Pocas cosas pueden ser más dolorosas que a uno lo dejen de querer. Enterarse del desamor de improviso, de un día para otro. Porque así se viven los abandonos siempre; como abruptos, inesperados, inexplicables, aunque los problemas se remonten a mucho tiempo atrás.
De ahí la incapacidad para asimilar la noticia, la rebeldía ante lo que parece un veredicto, la incredulidad, la impotencia, la necesidad de hablar sin cesar, la búsqueda frenética de argumentos, las recriminaciones, las propias culpas y la alternancia sin fin entre el llanto y la rabia.
Siguen después los análisis incansables de cómo y por qué se produjo el abandono, el encono contra todo aquel que pueda ser responsable, la exigencia de que todos tomen partido, el desgarro de enterarse de que se le vio bien o sonriente, confirmar que sobrevive saludable sin uno. Invitarle, rogarle, humillarle, sollozarle, celarle, decirle.
Preguntarle a gritos qué sentido tuvo demorar la vida en encontrarse para después perderse. Intentar un argumento tras otro frente a unos ojos fríos que ya no responden. Llorar como un niño al que se le pierde la madre. Cualquier esfuerzo con tal de recuperar a quien se fue y contrarrestar la angustia.
Cualquier cosa con tal de no enfrentar ese aterrador momento donde el ser amado se vuelve ajeno, irreconocible, impermeable, extraño y duro a nuestras peticiones: una pared infranqueable a todo intento de reconciliación.
Surge la frustración ante la imposible tarea de convencer al ser amado de que vuelva. Hay congoja, accesos de llanto, inquietud, y pensamientos obsesivos. Se interpretan equívocamente señales que renuevan las ilusiones de recuperar el amor perdido.
Crece la impotencia ante la distancia absurda que impide ponerle al día de cada pena, de cada angustia, de cada soledad vivida en su ausencia. Brotan la rabia y el resentimiento, se piden explicaciones, se experimenta el horror frente a la determinación de desechar todo intento de otra oportunidad. No puede creerse que el otro haya optado por amputar el cariño de esa forma tan tajante, brusca e implacable.
A medida que el tiempo avanza, las esperanzas se desvanecen, pero no se pierden por completo. Se idean nuevas estrategias, las noches se vuelven interminables dándoles vueltas y vueltas a diálogos inexistentes durante el insomnio.
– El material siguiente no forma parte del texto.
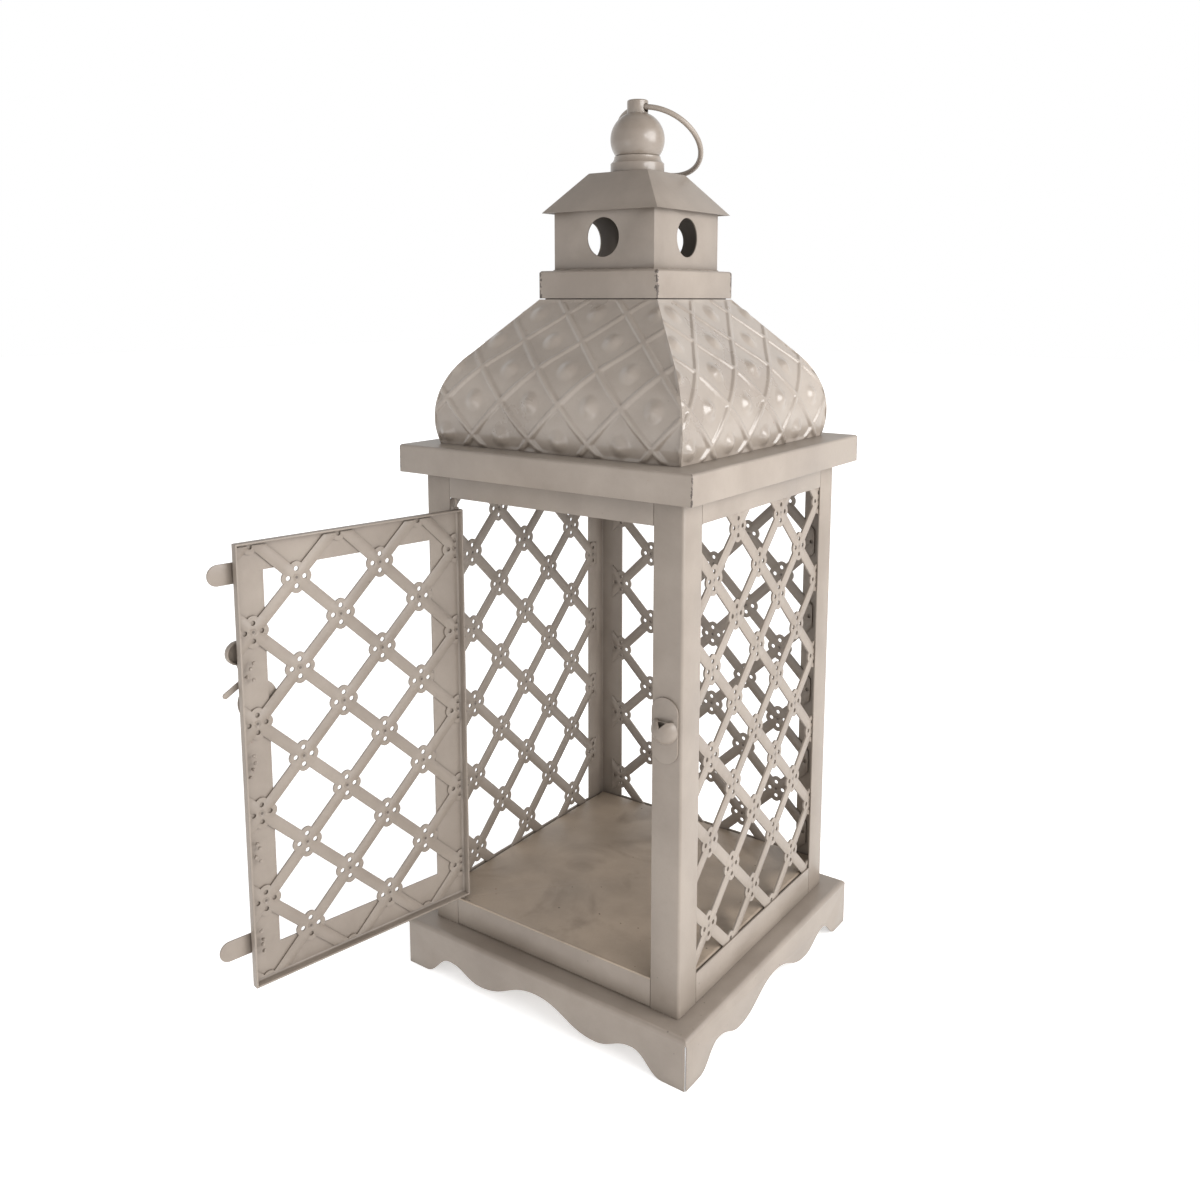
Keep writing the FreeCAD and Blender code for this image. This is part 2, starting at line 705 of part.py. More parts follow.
def make_pins():
    """Hinge pins: collared above the door, plain below it."""
    upper = cylinder("pin_up", ("pivot_x", "pivot_y", "door_high"), "pin_radius",
                     "door_gap_high + sheet + pin_grip")
    collar = cylinder("pin_collar", ("pivot_x", "pivot_y", "door_high"), "2 * pin_radius", "sheet")
    node(on_door(fuse("hinge_pin_upper", upper, collar)), "hinge_pin_upper")
    lower = cylinder("hinge_pin_lower", ("pivot_x", "pivot_y", "sill_top - sheet - pin_grip"), "pin_radius",
                     "door_gap_low + sheet + pin_grip")
    node(lower, "hinge_pin_lower")


def make_stops():
    """Two round-ended tongues that lap the right-hand post when the door is shut."""
    root = "(free_edge - stop_lap)"
    for name in ("upper", "lower"):
        middle = f"stop_{name}_height"
        end = f"(free_edge + stop_{name}_reach - stop_height / 2)"
        bar = box(f"stop_bar_{name}", (root, "door_face - sheet", f"{middle} - stop_height / 2"),
                  (f"{end} - {root}", "sheet", "stop_height"))
        tip = cylinder(f"stop_tip_{name}", (end, "door_face - sheet", middle), "stop_height / 2",
                       "sheet", "Y")
        node(on_door(fuse(f"door_stop_{name}", bar, tip)), f"door_stop_{name}")


def spoke(name, start, reach, width, angle):
    """Flat bar of the lever from a point, at an angle above +X."""
    bar = doc.addObject("Part::Box", name)
    turning_about(bar, Vector(0, -1, 0))
    bind(bar, Length=reach, Width="sheet", Height=width, Placement_Rotation_Angle=angle,
         Placement_Base_x=f"{start[0]} + sin({angle}) * {width} / 2", Placement_Base_y="lever_front",
         Placement_Base_z=f"{start[1]} - cos({angle}) * {width} / 2")
    return bar


def make_latch():
    """Latch: escutcheon disc, turning lever with thumb cup and hooked finger, and its rivet."""
    hub = ("latch_x", "latch_height")
    centre = ("latch_x", "door_face - sheet", "latch_height")
    disc = cylinder("escutcheon_blank", centre, "escutcheon_radius", "sheet", "Y")
    pierced = cylinder("escutcheon_eye", centre, "rivet_radius", "sheet", "Y")
    node(on_door(cut("latch_escutcheon", disc, pierced)), "latch_escutcheon")

    thumb = ("(latch_x + lever_arm * cos(lever_angle))", "(latch_height + lever_arm * sin(lever_angle))")
    root = ("(latch_x + finger_from * cos(lever_angle))", "(latch_height + finger_from * sin(lever_angle))")
    tip = (f"({root[0]} + finger_long * cos(finger_angle))", f"({root[1]} + finger_long * sin(finger_angle))")
    plates = [
        cylinder("lever_hub_disc", ("latch_x", "lever_front", "latch_height"), "lever_hub", "sheet", "Y"),
        spoke("lever_arm_bar", hub, "lever_arm", "lever_width", "lever_angle"),
        cylinder("lever_thumb", (thumb[0], "lever_back - thumb_depth", thumb[1]), "thumb_radius",
                 "thumb_depth", "Y"),
        spoke("lever_finger", root, "finger_long", "finger_width", "finger_angle"),
        cylinder("lever_tip", (tip[0], "lever_front", tip[1]), "finger_width / 2", "sheet", "Y"),
    ]
    dish = cylinder("thumb_dish", (thumb[0], "lever_back - thumb_depth + sheet", thumb[1]),
                    "thumb_radius - sheet", "thumb_depth", "Y")
    eye = cylinder("lever_eye", ("latch_x", "lever_front - overrun", "latch_height"),
                   "rivet_radius + run_clear", "sheet + 2 * overrun", "Y")
    node(on_door(cut("latch_lever", fuse("lever_blank", *plates), dish, eye)), "latch_lever")

    shank = cylinder("rivet_shank", ("latch_x", "lever_front - seam", "latch_height"), "rivet_radius",
                     "door_face - lever_front + seam", "Y")
    head = cylinder("rivet_cap", ("latch_x", "lever_front - seam - sheet", "latch_height"), "rivet_head",
                    "sheet", "Y")
    node(on_door(fuse("latch_rivet", shank, head)), "latch_rivet")


def make_catch():
    """Catch plate on the right-hand front post, with a half-ball keeper open at its top."""
    body = doc.addObject("PartDesign::Body", "catch_plate_body")
    corner = ("catch_left", "(0 - body_half - sheet)", "catch_low")
    blank = pad_box(body, "AdditiveBox", "catch_blank", corner, ("catch_wide", "sheet", "catch_high"))
    rounds = body.newObject("PartDesign::Fillet", "catch_rounds")
    corners = [(a, b) for a in ("-X", "+X") for b in ("-Z", "+Z")]
    rounds.Base = (blank, shared_edges(blank.Shape, corners))
    bind(rounds, Radius="catch_corner")

    centre = ("keeper_x", "keeper_y", "(keeper_low + keeper_half)")
    ball = sphere("keeper_outer", centre, "keeper_ball")
    hollow = sphere("keeper_inner", centre, "(keeper_ball - keeper_wall)")
    front = "(0 - body_half - sheet - keeper_rise - overrun)"
    limit = box("keeper_limit", ("keeper_x - keeper_ball", front, "keeper_low - overrun"),
                ("2 * keeper_ball", "keeper_rise + overrun", "keeper_high + overrun"))
    keeper = common("keeper", cut("keeper_shell", ball, hollow), limit)
    node(fuse("catch_plate", body, keeper), "catch_plate")


def check_document():
    """Stop before anything is written if an object failed or a sub-part isn't sound."""
    doc.recompute()
    failed = [o.Name for o in doc.Objects if "Invalid" in o.State or "Error" in o.State]
    unsound = [n.Label for n in nodes if n.Shape.isNull() or not n.Shape.isValid() or not n.Shape.Solids]
    if failed or unsound:
        raise RuntimeError(f"failed objects {failed}, unsound sub-parts {unsound}")


def export_nodes():
    """Write each sub-part as parts/NODE.step."""
    os.makedirs("parts", exist_ok=True)
    for item in nodes:
        item.Shape.exportStep(f"parts/{item.Label}.step")
        bounds = item.Shape.BoundBox
        print(f"{item.Label:24s} solids {len(item.Shape.Solids)} volume {item.Shape.Volume:10.1f} "
              f"x {bounds.XMin:7.2f} {bounds.XMax:7.2f} y {bounds.YMin:7.2f} {bounds.YMax:7.2f} "
              f"z {bounds.ZMin:7.2f} {bounds.ZMax:7.2f}")


fill_sheet()
make_plinth()
make_posts()
make_rails()
make_tray()
make_side_lattices()
cap = square_tray("cap_plate", "cap_half", "(cap_top - cap_rim)", "cap_top", "(dome_half - dome_seat)")
node(cap, "cap_plate")
make_dome()
rim = square_tray("collar", "collar_half", "collar_low", "collar_top", "(tower_half - tower_seat)")
node(rim, "collar")
make_tower()
make_roof()
make_finial()
make_ring()
make_door()
make_door_lattice()
make_pins()
make_stops()
make_latch()
make_catch()
check_document()
export_nodes()
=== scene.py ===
import json
import logging
import math
from dataclasses import dataclass, field
from enum import Enum
from typing import NamedTuple

import bpy
from mathutils import Euler, Matrix, Vector, noise


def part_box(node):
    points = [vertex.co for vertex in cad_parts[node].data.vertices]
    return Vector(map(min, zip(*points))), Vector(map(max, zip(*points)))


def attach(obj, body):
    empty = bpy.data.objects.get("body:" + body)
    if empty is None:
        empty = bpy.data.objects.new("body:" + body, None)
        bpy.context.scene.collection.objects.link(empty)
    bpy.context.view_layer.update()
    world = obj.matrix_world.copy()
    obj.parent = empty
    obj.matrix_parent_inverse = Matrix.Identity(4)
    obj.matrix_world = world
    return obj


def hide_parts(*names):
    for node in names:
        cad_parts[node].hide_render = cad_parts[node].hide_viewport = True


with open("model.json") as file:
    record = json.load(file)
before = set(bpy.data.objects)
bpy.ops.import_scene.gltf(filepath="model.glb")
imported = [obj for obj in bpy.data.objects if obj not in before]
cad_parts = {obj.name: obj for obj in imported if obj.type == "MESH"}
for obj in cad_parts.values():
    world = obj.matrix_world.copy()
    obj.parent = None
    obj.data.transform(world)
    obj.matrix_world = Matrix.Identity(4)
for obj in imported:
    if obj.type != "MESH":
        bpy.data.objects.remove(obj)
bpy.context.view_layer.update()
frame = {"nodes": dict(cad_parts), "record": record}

LOG = logging.getLogger("lantern")
JOINTS = {joint["name"]: joint for joint in frame["record"]["behaviour"]["joints"]}
MM = 0.001
UP = Vector((0, 0, 1))

Colour = tuple[float, float, float]
Span = tuple[float, float]
Socket = bpy.types.NodeSocket

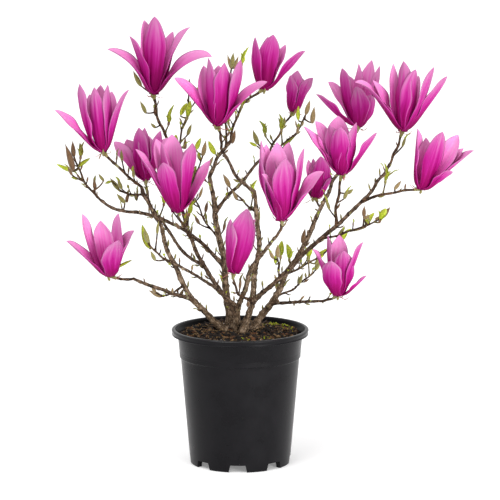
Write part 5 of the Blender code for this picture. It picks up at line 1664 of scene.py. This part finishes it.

La vida se desorganiza ante una profunda y persistente sensación de soledad.
La búsqueda inquieta, las expectativas intermitentes, el desengaño repetido, el llanto, la ira y las recriminaciones son expresiones desesperadas de la necesidad imperiosa por encontrar y recuperar a la persona perdida. Detrás del rencor y del desconcierto hay una tristeza profunda que surge de constatar que la reconciliación ya no es posible.
Ud. que está devastado por un duelo tan profundo, comience pronto a reorganizarse. De a poco llegará el momento en que vuelva a sentirse el mismo. O casi el mismo, porque nunca se vuelve a ser de nuevo el mismo después de un abandono.
Para superar la impotencia de tamaña derrota se requiere deponer el orgullo y aprender a tolerar con humildad el hecho de que a todos nos pueden dejar de querer. A todos, nadie se salva. Ni buenos, ni malos, ni ricos, ni famosos. Y Ud., aunque sea una gran persona, tampoco. Hay ciertas cosas en la vida que, más allá de todo intento, no se pueden asimilar; una de ellas es morirse en el ser amado por decisión irrevocable de éste. Es demasiado fuerte para entenderlo.
Por eso comience desde ya a hacer las paces con su honor que quedó tan herido. No les siga dando vueltas a las explicaciones, dé por perdida la búsqueda, y acepte finalmente que el desamor, ese indigno, también supo tocar en su puerta. Sólo esa aceptación le hará posible despertar de la pesadilla, mirar hacia delante y volver a reconstruirse. Toma tiempo, es difícil y cuesta mucho. Pero se puede, se lo aseguro.